Loosely based on the real-life flash-in-the-pan live fast, live hard, live like today's almost over and tomorrow ain't never gonna happen and if you live like this too much you will most certainly die young sex'n'drugs'n'rock'n'roll exploits of Janis Joplin, "The Rose" poignantly exposes the horrible price of fame and fortune, showing to often devastating effect the way fame destroys one's ability to have a personal life, pushes people to a near breaking point, and grinds people down to nothing after they lose the strength needed to withstand the strain being a famous person grimly entails. Mark Rydell's perceptive direction and the trenchant script by Bill Kirby and Bo Goldman neither glorifies nor vilifies the rock'n'roll lifestyle, opting instead to merely show its potentially dangerous pratfalls with a properly glum, depressing tone and an arresting, unflinching frankness.

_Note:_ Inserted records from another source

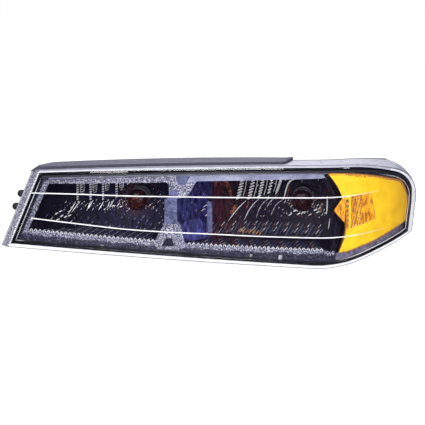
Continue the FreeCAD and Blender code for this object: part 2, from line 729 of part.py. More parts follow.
def top_strip():
    """Ribbed foam strip that lies on the lens's top skirt and closes the gap to the panel above."""
    above = outline("strip_line", [
        (44.0, 55.3), (44.0, 58.6, d.top_bend), (350.0, 65.2), (350.0, 61.9, -d.top_bend)])
    plan = outline("strip_plan", [
        (46.0, 5.0), (56.0, 41.0), (350.0, 66.0), (341.0, 27.0, d.face_bend)], PLAN_VIEW)
    foot = prism("strip_foot", plan, along=UP, reach=120.0)
    node("top_weatherstrip", join("Common", "strip_block", prism("strip_prism", above), foot))


def bumper_studs():
    """Two round-ended rubber pegs on the tub's inboard wall that steady the lamp against its neighbour."""
    studs = []
    for i, (x, z) in enumerate(BUMPERS):
        wall_x = d.low_left_x + d.tub_margin_left + LEFT_SLOPE * (z - d.low_left_z)
        length = wall_x - x - d.tub_wall
        studs.append(cylinder("bumper_" + str(i), d.bumper_radius, length, (x, d.bumper_y, z), ACROSS))
        studs.append(sphere("bumper_end_" + str(i), d.bumper_radius, (x, d.bumper_y, z)))
    node("bumper_studs", join("Fuse", "bumper_studs", *studs))


def bezel_screws():
    """Pan-head screws through the bezel's ears."""
    screws = []
    for i, (x, z) in enumerate(BEZEL_SCREWS):
        head = cylinder("screw_head_" + str(i), 2.2, 1.7, (x, on_layer(x) + 15.5, z), REARWARD)
        shank = cylinder("screw_shank_" + str(i), 1.15, 12.0, (x, on_layer(x) + 17.0, z), REARWARD)
        screws.append(join("Fuse", "screw_" + str(i), head, shank))
    node("bezel_screws", join("Fuse", "bezel_screws", *screws))


def vents():
    """Breather caps over the housing's two necks, with a membrane under each."""
    for side, (x, wall_y, z) in VENTS.items():
        cap = turned("vent_cap_" + side, [
            (5.1, 3.0), (5.1, 10.4), (0.0, 10.4), (0.0, 12.5), (7.0, 12.5, 2.0), (8.5, 10.9), (8.5, 3.0)])
        node("vent_cap_" + side, cap, (x, wall_y, z), REARWARD)
        disc = turned("vent_membrane_" + side, [(0.0, 8.1), (0.0, 8.6), (4.9, 8.6), (4.9, 8.1)])
        node("vent_membrane_" + side, disc, (x, wall_y, z), REARWARD)


# ---------------------------------------------------------------------------------------------------
# Bulbs and twist-lock holders, about the local Z axis that points rearward; z = 0 is the rear wall
# ---------------------------------------------------------------------------------------------------

def holder(side, bore):
    """Holder: nose with a bulb bore, three locking lugs, a flange and a plug receptacle."""
    gap = d.holder_gap
    neck = d.key_radius - gap
    body = turned("holder_body_" + side, [
        (0.0, -d.nose_reach), (0.0, d.barrel_rear), (d.barrel_radius - 1.5, d.barrel_rear),
        (d.barrel_radius, d.barrel_rear - 1.5), (d.barrel_radius, d.flange_high),
        (d.flange_radius, d.flange_high), (d.flange_radius, d.flange_low), (neck, d.flange_low),
        (neck, -7.0), (12.0, -d.nose_reach)])
    lug_top = -(d.tub_wall + gap)
    parts = [body]
    for i, start in enumerate((0, 120, 240)):
        parts.append(lug("lug_" + side + str(i), d.key_lug_radius - 0.4, 12.0, lug_top - 3.0, lug_top,
                         start - d.lug_sweep.value / 2.0, d.lug_sweep))
    for i, x in enumerate((d.barrel_radius - 1.0, -(d.barrel_radius + 3.0))):
        parts.append(box("grip_" + side + str(i), (4.0, 8.0, 15.0), (x, -4.0, d.flange_high)))
    parts.append(plug_box("plug_shell_" + side, 0.0, d.barrel_rear - 2.0))
    cavity = plug_box("plug_cavity_" + side, d.plug_wall, d.plug_floor, 3.0)
    pocket = cylinder("bulb_pocket_" + side, bore, 13.0, (0, 0, -(d.nose_reach + 1.0)))
    solid = join("Fuse", "holder_solid_" + side, *parts)
    node("holder_" + side, cut("holder_" + side, solid, cavity, pocket), LAMPS[side], REARWARD)


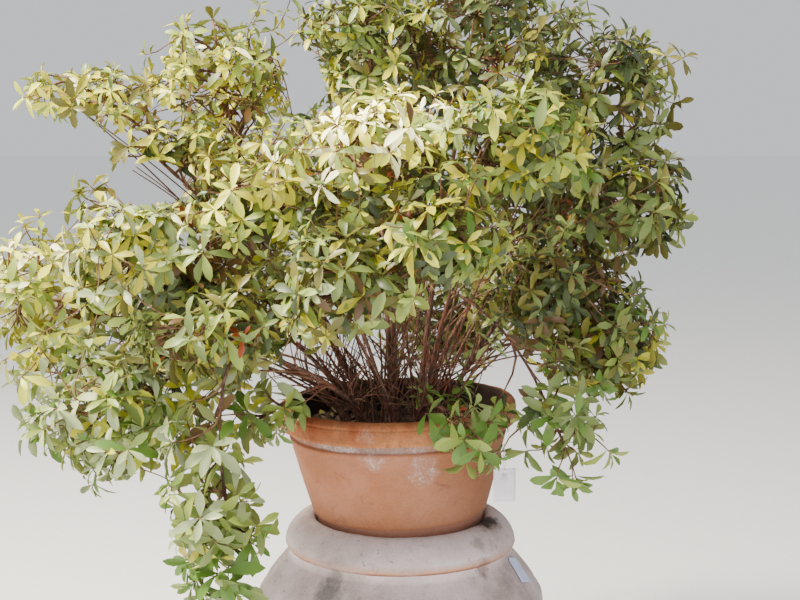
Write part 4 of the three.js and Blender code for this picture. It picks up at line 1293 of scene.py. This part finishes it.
bmesh.ops.solidify(tag_shape, geom=tag_shape.faces[:], thickness=tag_thickness)
bmesh.ops.recalc_face_normals(tag_shape, faces=tag_shape.faces)
tag_place = (plant_frame @ Matrix.Translation(Vector(hole_place))
             @ Matrix.Rotation(math.radians(9), 4, "Z") @ Matrix.Rotation(math.radians(2), 4, "Y"))
# Uncoated card: matt, off-white, with a faint grey mottle of damp, 20 mm apart
card, tree, shader = new_finish("uncoated_white_card", 0.8, 0.3)
where = add_node(tree, "TexCoord", {}).outputs["Object"]
damp = add_node(tree, "TexNoise", {"Vector": where, "Scale": 45.0, "Detail": 4.0})
card_tone = add_node(tree, "Mix", {"Factor": damp, "A": linear("#e0d7e3"), "B": linear("#f7f0f9")},
                     data_type="RGBA")
relief = add_node(tree, "Bump", {"Strength": 0.2, "Distance": 0.0005, "Height": damp})
set_inputs(tree, shader, {"Base Color": card_tone, "Normal": relief})
add_piece("paper_tag", tag_shape, [card], (), tag_place)

# Cotton string: pale, matt and slightly hairy, drawn as a plain round thread with a twist of
# 1 mm
string, tree, shader = new_finish("cotton_string", 0.9, 0.2)
where = add_node(tree, "TexCoord", {}).outputs["Object"]
lay = add_node(tree, "TexNoise", {"Vector": where, "Scale": 900.0, "Detail": 2.0})
string_tone = add_node(tree, "Mix", {
    "Factor": lay, "A": linear("#a99f92"), "B": linear("#e2dbd0")}, data_type="RGBA")
set_inputs(tree, shader, {"Base Color": string_tone})
beside, _ = across(tie_along, tie_along)
beside = unit(np.array([beside[0], beside[1], 0.0]))
string_curves = []
for sign in (1, -1):
    waist = tie_top - upward(tie_radius + 3.0)
    shoulder = tie_top + sign * beside * 1.4 * tie_radius
    crest = tie_top + upward(1.1 * tie_radius)
    string_curves.append([waist, shoulder - upward(tie_radius),
                          shoulder + upward(tie_radius), crest])
    in_hole = hole_place + np.array([0.0, -sign * (tag_thickness + string_radius),
                                     tag_hole - string_radius])
    string_curves.append([waist, waist + np.array([sign * 2.5, 0.0, -tie_length / 3]),
                          in_hole + np.array([sign * 2.0, 0.0, tie_length / 4]), in_hole])
points, faces = tube_arrays(string_curves, [(string_radius, string_radius)] * 4, rings=10,
                            sides=6)
add_joined("tag_string", points, faces, [string], np.zeros(len(faces)))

Vilmos Zsigmund's glittering, burnished, faded cinematography gives the film an appropriately blinding brightly saturated color flashy look, shooting the lively, uninhibited concert sequences through a dense smoky haze of piercing reddish hues (such fellow noted cameramen as Laszlo Kovacs, Owen Roizman and Haskell Wexler also lent a hand to the dazzling concert sequences). Toni Basil, who had a fluke top 10 hit tune with the waggish novelty song "Hey Mickey," did the raunchy'n'raucous dance choreography. Midler belts out all her songs in a hoarse, bluesy, whiskey-ravaged alto with incredible incendiary gusto; the highlights include the hauntingly beautiful and melancholy title ballad, a torchy, slow-burning rendition of "When a Man Loves a Woman," and a hilariously campy shredding of Bob Seger's "Fire Down Below" done in a drag queen bar with a bunch of outrageous transvestite celebrity lady impersonators (70's mock disco diva Sylvestor plays the Diana Ross lookalike). Midler's show-dominating tour-de-force portrayal gets sterling support from an exceptional cast peppered with stand-out character actors: David Keith as a bashful soldier, Jack Starrett as a country music road manager, John Dennis Johnson as a rowdy hick jerk in a hillbilly bar, Jonathan Banks as an oily TV promoter, Don Calfa as a smarmy music biz leech, Victor Argo as a bath house locker room attendant, Will Hare as an amiable grocer, and, in a particularly chilling and startling cameo, the great Harry Dean Stanton as a cold-hearted a**hole country singer/songwriter who flatly tells Rose right to her face that he thinks her singing stinks. A sad, insightful and eye-opening film, "The Rose" makes for a truly heart-breaking, but undeniably powerful portrait of an all-too-human and fragile person who gets led down the road to ruin by the very business that ironically made her.